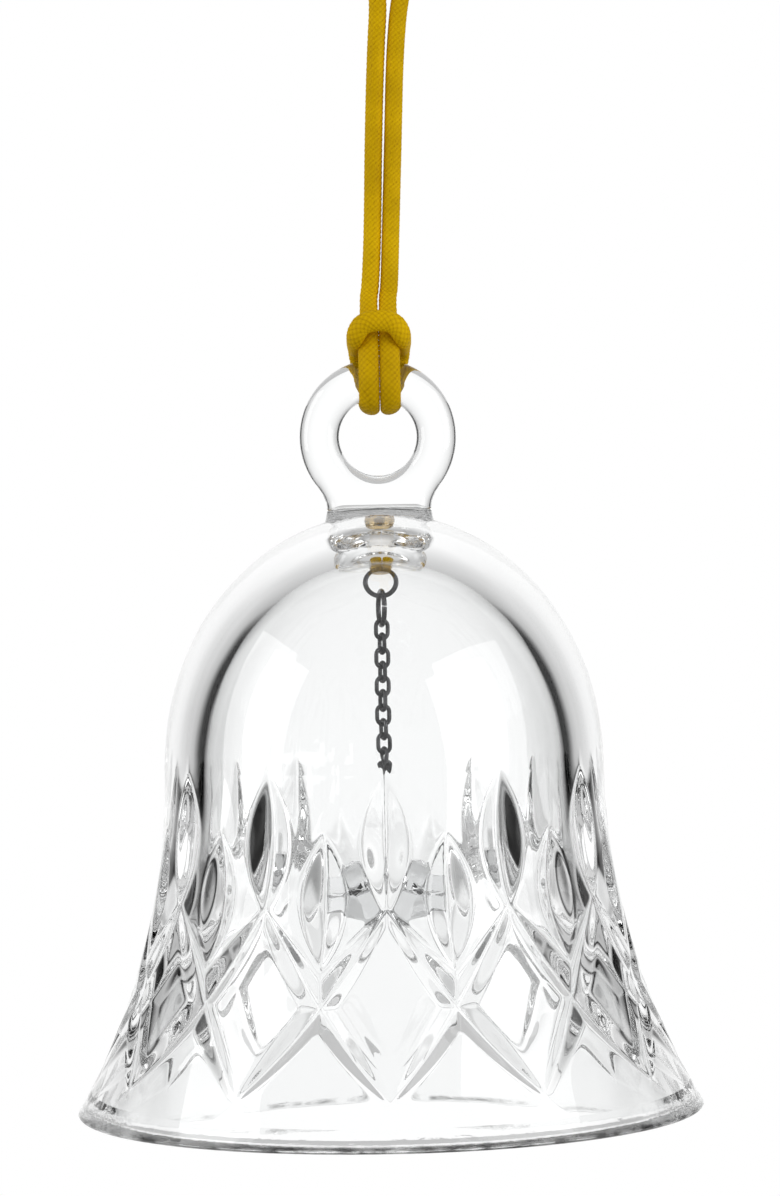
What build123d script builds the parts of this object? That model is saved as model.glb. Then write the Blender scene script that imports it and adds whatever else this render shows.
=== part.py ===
from build123d import *
import os
from math import cos, radians, sin, sqrt, tan

# A hanging bell of cut clear glass, on a yellow cord, with a glass bead clapper on a fine steel chain.
# All sizes are in millimetres. Heights are counted up from the ground rim of the bell, and x and y from the
# bell's own axis. The frame's zero is the point that bears on the hook, under the knot at the cord's top.

# Bell shell: an elliptical dome that runs, below its widest point, into a flare of one arc.
RIM_RADIUS = 31.3
RIM_WALL = 2.1
RIM_EDGE_ROUND = 0.5
SHOULDER_HEIGHT = 34.5
OUTER_SHOULDER = 21.9
INNER_SHOULDER = 17.7
OUTER_DOME_RISE = 25.0
INNER_DOME_RISE = 20.3
# How far a cubic curve's handles reach towards the corner to draw a quarter of an ellipse.
ELLIPSE_PULL = 0.5523

# Wheel cuts: twelve round the bell, half a pitch apart in two staggered rows, and mitre cuts that cross below.
CUTS_ROUND = 12
WHEEL_EDGE_ANGLE = 120
WHEEL_EDGE_HEIGHT = 2.5
OLIVE_WHEEL_RADIUS = 14.0
OLIVE_WHEEL_SWEEP = 100
OLIVE_DEPTH = 1.21
UPPER_OLIVE_ENDS = (34.2, 21.4)
LOWER_OLIVE_ENDS = (28.5, 16.2)
MITRE_WHEEL_RADIUS = 88.0
MITRE_WHEEL_SWEEP = 30
MITRE_DEPTH = 1.0
MITRE_ENDS = (22.0, 4.4)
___
## Exercise description
Return the material exactly as it stands.

## Result for this task
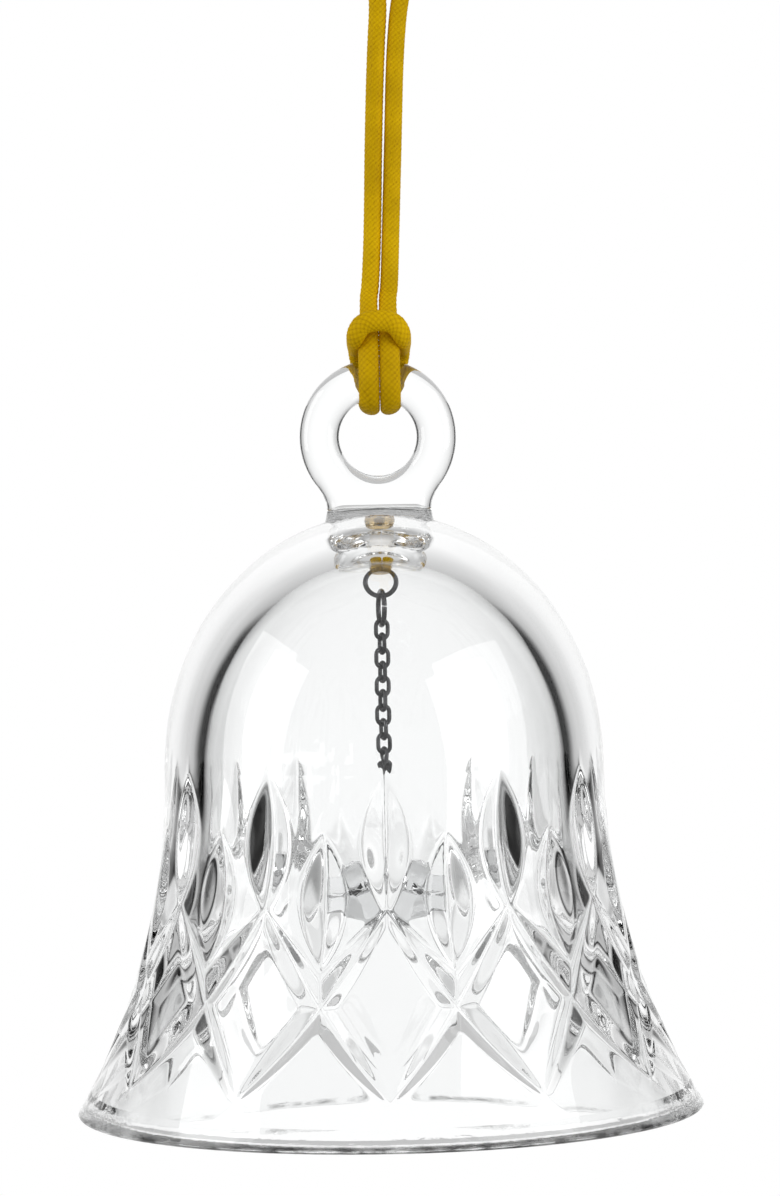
What build123d script builds the parts of this object? That model is saved as model.glb. Then write the Blender scene script that imports it and adds whatever else this render shows.
=== part.py ===
from build123d import *
import os
from math import cos, radians, sin, sqrt, tan

# A hanging bell of cut clear glass, on a yellow cord, with a glass bead clapper on a fine steel chain.
# All sizes are in millimetres. Heights are counted up from the ground rim of the bell, and x and y from the
# bell's own axis. The frame's zero is the point that bears on the hook, under the knot at the cord's top.

# Bell shell: an elliptical dome that runs, below its widest point, into a flare of one arc.
RIM_RADIUS = 31.3
RIM_WALL = 2.1
RIM_EDGE_ROUND = 0.5
SHOULDER_HEIGHT = 34.5
OUTER_SHOULDER = 21.9
INNER_SHOULDER = 17.7
OUTER_DOME_RISE = 25.0
INNER_DOME_RISE = 20.3
# How far a cubic curve's handles reach towards the corner to draw a quarter of an ellipse.
ELLIPSE_PULL = 0.5523

# Wheel cuts: twelve round the bell, half a pitch apart in two staggered rows, and mitre cuts that cross below.
CUTS_ROUND = 12
WHEEL_EDGE_ANGLE = 120
WHEEL_EDGE_HEIGHT = 2.5
OLIVE_WHEEL_RADIUS = 14.0
OLIVE_WHEEL_SWEEP = 100
OLIVE_DEPTH = 1.21
UPPER_OLIVE_ENDS = (34.2, 21.4)
LOWER_OLIVE_ENDS = (28.5, 16.2)
MITRE_WHEEL_RADIUS = 88.0
MITRE_WHEEL_SWEEP = 30
MITRE_DEPTH = 1.0
MITRE_ENDS = (22.0, 4.4)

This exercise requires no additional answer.